→ **Provided material**:
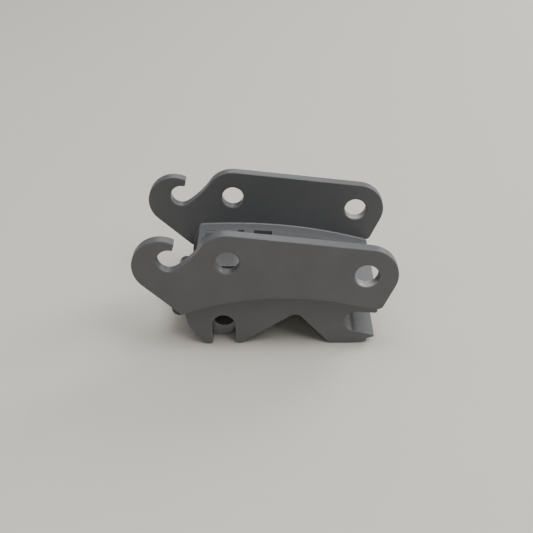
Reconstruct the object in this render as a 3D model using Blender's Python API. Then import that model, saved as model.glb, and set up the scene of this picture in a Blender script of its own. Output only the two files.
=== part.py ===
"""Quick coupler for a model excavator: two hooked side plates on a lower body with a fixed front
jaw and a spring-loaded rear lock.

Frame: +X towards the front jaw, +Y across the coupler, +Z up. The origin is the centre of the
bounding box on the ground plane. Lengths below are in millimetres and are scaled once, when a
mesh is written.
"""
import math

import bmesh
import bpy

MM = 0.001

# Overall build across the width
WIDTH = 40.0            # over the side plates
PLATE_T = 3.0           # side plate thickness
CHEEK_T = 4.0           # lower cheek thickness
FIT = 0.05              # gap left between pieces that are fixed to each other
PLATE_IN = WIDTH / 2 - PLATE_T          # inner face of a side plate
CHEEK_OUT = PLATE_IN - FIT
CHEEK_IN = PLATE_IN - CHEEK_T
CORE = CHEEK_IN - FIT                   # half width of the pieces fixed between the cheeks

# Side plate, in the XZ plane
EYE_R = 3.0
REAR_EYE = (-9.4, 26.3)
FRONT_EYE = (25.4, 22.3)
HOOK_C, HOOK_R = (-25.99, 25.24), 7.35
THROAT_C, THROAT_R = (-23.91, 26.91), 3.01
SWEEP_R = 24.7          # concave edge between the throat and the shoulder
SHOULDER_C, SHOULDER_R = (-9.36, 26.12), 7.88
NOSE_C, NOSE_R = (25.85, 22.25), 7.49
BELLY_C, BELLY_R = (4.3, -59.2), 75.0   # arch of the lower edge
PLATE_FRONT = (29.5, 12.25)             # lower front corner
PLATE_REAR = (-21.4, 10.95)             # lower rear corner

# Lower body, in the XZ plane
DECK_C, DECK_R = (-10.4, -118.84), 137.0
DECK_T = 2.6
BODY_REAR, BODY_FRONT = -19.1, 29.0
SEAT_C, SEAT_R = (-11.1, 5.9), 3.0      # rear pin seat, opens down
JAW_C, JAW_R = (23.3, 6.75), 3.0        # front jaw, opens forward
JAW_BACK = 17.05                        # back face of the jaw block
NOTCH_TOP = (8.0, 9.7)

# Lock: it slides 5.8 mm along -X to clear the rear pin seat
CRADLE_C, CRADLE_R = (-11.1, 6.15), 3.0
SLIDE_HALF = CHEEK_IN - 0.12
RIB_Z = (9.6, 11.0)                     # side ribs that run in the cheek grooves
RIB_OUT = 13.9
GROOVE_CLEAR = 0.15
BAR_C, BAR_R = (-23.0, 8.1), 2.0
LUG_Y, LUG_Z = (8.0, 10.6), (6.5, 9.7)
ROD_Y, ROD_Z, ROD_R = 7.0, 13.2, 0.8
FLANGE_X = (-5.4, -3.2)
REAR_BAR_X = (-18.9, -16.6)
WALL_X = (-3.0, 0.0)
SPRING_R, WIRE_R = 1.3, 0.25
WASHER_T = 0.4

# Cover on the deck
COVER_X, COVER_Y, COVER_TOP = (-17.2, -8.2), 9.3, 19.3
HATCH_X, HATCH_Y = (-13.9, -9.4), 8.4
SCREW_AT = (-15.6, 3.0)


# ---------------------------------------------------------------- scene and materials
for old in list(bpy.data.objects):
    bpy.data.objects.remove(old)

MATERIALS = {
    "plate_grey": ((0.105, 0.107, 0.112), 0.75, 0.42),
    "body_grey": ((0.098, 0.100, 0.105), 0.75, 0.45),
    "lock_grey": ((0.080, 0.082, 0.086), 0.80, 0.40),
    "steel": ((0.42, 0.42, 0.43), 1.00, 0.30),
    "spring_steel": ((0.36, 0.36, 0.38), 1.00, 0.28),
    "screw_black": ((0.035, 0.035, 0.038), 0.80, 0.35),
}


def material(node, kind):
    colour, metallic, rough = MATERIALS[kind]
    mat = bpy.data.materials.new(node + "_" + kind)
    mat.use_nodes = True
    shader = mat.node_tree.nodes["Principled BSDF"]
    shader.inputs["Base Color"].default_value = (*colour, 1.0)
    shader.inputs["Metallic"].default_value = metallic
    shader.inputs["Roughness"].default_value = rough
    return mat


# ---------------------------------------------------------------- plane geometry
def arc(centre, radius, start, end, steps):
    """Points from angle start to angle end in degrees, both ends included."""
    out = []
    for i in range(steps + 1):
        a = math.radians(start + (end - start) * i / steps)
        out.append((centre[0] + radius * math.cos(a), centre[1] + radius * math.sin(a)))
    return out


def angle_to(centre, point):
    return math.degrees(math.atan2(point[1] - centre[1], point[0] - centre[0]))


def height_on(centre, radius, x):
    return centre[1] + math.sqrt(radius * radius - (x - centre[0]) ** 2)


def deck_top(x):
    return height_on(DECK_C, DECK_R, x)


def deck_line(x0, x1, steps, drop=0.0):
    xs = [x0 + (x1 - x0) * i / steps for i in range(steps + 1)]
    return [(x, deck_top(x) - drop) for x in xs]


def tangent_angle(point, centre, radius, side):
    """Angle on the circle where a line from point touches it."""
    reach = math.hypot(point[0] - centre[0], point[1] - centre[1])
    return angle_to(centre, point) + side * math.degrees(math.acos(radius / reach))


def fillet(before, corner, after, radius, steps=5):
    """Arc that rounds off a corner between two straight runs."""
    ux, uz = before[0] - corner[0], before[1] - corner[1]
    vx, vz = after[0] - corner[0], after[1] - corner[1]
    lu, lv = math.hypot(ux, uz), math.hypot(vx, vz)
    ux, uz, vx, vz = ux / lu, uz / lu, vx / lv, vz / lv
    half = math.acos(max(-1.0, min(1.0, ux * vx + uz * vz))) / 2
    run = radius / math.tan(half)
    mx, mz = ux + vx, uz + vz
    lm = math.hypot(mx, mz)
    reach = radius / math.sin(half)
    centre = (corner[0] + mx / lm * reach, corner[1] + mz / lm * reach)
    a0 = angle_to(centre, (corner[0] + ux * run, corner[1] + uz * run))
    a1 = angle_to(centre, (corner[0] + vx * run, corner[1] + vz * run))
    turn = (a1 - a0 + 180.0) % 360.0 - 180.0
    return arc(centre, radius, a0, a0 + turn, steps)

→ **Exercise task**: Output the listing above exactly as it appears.

→ **Correct result**:
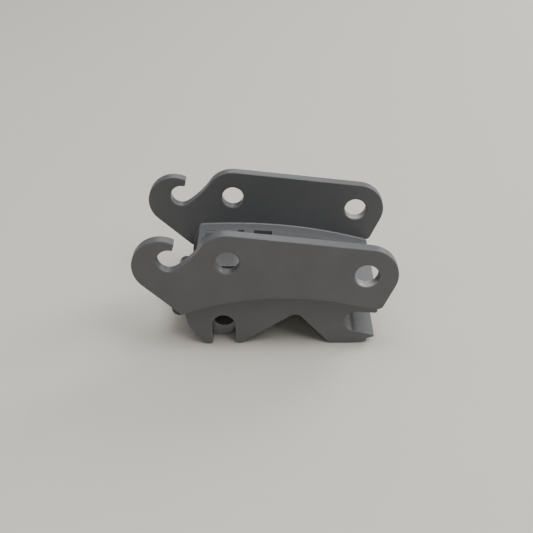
Reconstruct the object in this render as a 3D model using Blender's Python API. Then import that model, saved as model.glb, and set up the scene of this picture in a Blender script of its own. Output only the two files.
=== part.py ===
"""Quick coupler for a model excavator: two hooked side plates on a lower body with a fixed front
jaw and a spring-loaded rear lock.

Frame: +X towards the front jaw, +Y across the coupler, +Z up. The origin is the centre of the
bounding box on the ground plane. Lengths below are in millimetres and are scaled once, when a
mesh is written.
"""
import math

import bmesh
import bpy

MM = 0.001

# Overall build across the width
WIDTH = 40.0            # over the side plates
PLATE_T = 3.0           # side plate thickness
CHEEK_T = 4.0           # lower cheek thickness
FIT = 0.05              # gap left between pieces that are fixed to each other
PLATE_IN = WIDTH / 2 - PLATE_T          # inner face of a side plate
CHEEK_OUT = PLATE_IN - FIT
CHEEK_IN = PLATE_IN - CHEEK_T
CORE = CHEEK_IN - FIT                   # half width of the pieces fixed between the cheeks

# Side plate, in the XZ plane
EYE_R = 3.0
REAR_EYE = (-9.4, 26.3)
FRONT_EYE = (25.4, 22.3)
HOOK_C, HOOK_R = (-25.99, 25.24), 7.35
THROAT_C, THROAT_R = (-23.91, 26.91), 3.01
SWEEP_R = 24.7          # concave edge between the throat and the shoulder
SHOULDER_C, SHOULDER_R = (-9.36, 26.12), 7.88
NOSE_C, NOSE_R = (25.85, 22.25), 7.49
BELLY_C, BELLY_R = (4.3, -59.2), 75.0   # arch of the lower edge
PLATE_FRONT = (29.5, 12.25)             # lower front corner
PLATE_REAR = (-21.4, 10.95)             # lower rear corner

# Lower body, in the XZ plane
DECK_C, DECK_R = (-10.4, -118.84), 137.0
DECK_T = 2.6
BODY_REAR, BODY_FRONT = -19.1, 29.0
SEAT_C, SEAT_R = (-11.1, 5.9), 3.0      # rear pin seat, opens down
JAW_C, JAW_R = (23.3, 6.75), 3.0        # front jaw, opens forward
JAW_BACK = 17.05                        # back face of the jaw block
NOTCH_TOP = (8.0, 9.7)

# Lock: it slides 5.8 mm along -X to clear the rear pin seat
CRADLE_C, CRADLE_R = (-11.1, 6.15), 3.0
SLIDE_HALF = CHEEK_IN - 0.12
RIB_Z = (9.6, 11.0)                     # side ribs that run in the cheek grooves
RIB_OUT = 13.9
GROOVE_CLEAR = 0.15
BAR_C, BAR_R = (-23.0, 8.1), 2.0
LUG_Y, LUG_Z = (8.0, 10.6), (6.5, 9.7)
ROD_Y, ROD_Z, ROD_R = 7.0, 13.2, 0.8
FLANGE_X = (-5.4, -3.2)
REAR_BAR_X = (-18.9, -16.6)
WALL_X = (-3.0, 0.0)
SPRING_R, WIRE_R = 1.3, 0.25
WASHER_T = 0.4

# Cover on the deck
COVER_X, COVER_Y, COVER_TOP = (-17.2, -8.2), 9.3, 19.3
HATCH_X, HATCH_Y = (-13.9, -9.4), 8.4
SCREW_AT = (-15.6, 3.0)


# ---------------------------------------------------------------- scene and materials
for old in list(bpy.data.objects):
    bpy.data.objects.remove(old)

MATERIALS = {
    "plate_grey": ((0.105, 0.107, 0.112), 0.75, 0.42),
    "body_grey": ((0.098, 0.100, 0.105), 0.75, 0.45),
    "lock_grey": ((0.080, 0.082, 0.086), 0.80, 0.40),
    "steel": ((0.42, 0.42, 0.43), 1.00, 0.30),
    "spring_steel": ((0.36, 0.36, 0.38), 1.00, 0.28),
    "screw_black": ((0.035, 0.035, 0.038), 0.80, 0.35),
}


def material(node, kind):
    colour, metallic, rough = MATERIALS[kind]
    mat = bpy.data.materials.new(node + "_" + kind)
    mat.use_nodes = True
    shader = mat.node_tree.nodes["Principled BSDF"]
    shader.inputs["Base Color"].default_value = (*colour, 1.0)
    shader.inputs["Metallic"].default_value = metallic
    shader.inputs["Roughness"].default_value = rough
    return mat


# ---------------------------------------------------------------- plane geometry
def arc(centre, radius, start, end, steps):
    """Points from angle start to angle end in degrees, both ends included."""
    out = []
    for i in range(steps + 1):
        a = math.radians(start + (end - start) * i / steps)
        out.append((centre[0] + radius * math.cos(a), centre[1] + radius * math.sin(a)))
    return out


def angle_to(centre, point):
    return math.degrees(math.atan2(point[1] - centre[1], point[0] - centre[0]))


def height_on(centre, radius, x):
    return centre[1] + math.sqrt(radius * radius - (x - centre[0]) ** 2)


def deck_top(x):
    return height_on(DECK_C, DECK_R, x)


def deck_line(x0, x1, steps, drop=0.0):
    xs = [x0 + (x1 - x0) * i / steps for i in range(steps + 1)]
    return [(x, deck_top(x) - drop) for x in xs]


def tangent_angle(point, centre, radius, side):
    """Angle on the circle where a line from point touches it."""
    reach = math.hypot(point[0] - centre[0], point[1] - centre[1])
    return angle_to(centre, point) + side * math.degrees(math.acos(radius / reach))


def fillet(before, corner, after, radius, steps=5):
    """Arc that rounds off a corner between two straight runs."""
    ux, uz = before[0] - corner[0], before[1] - corner[1]
    vx, vz = after[0] - corner[0], after[1] - corner[1]
    lu, lv = math.hypot(ux, uz), math.hypot(vx, vz)
    ux, uz, vx, vz = ux / lu, uz / lu, vx / lv, vz / lv
    half = math.acos(max(-1.0, min(1.0, ux * vx + uz * vz))) / 2
    run = radius / math.tan(half)
    mx, mz = ux + vx, uz + vz
    lm = math.hypot(mx, mz)
    reach = radius / math.sin(half)
    centre = (corner[0] + mx / lm * reach, corner[1] + mz / lm * reach)
    a0 = angle_to(centre, (corner[0] + ux * run, corner[1] + uz * run))
    a1 = angle_to(centre, (corner[0] + vx * run, corner[1] + vz * run))
    turn = (a1 - a0 + 180.0) % 360.0 - 180.0
    return arc(centre, radius, a0, a0 + turn, steps)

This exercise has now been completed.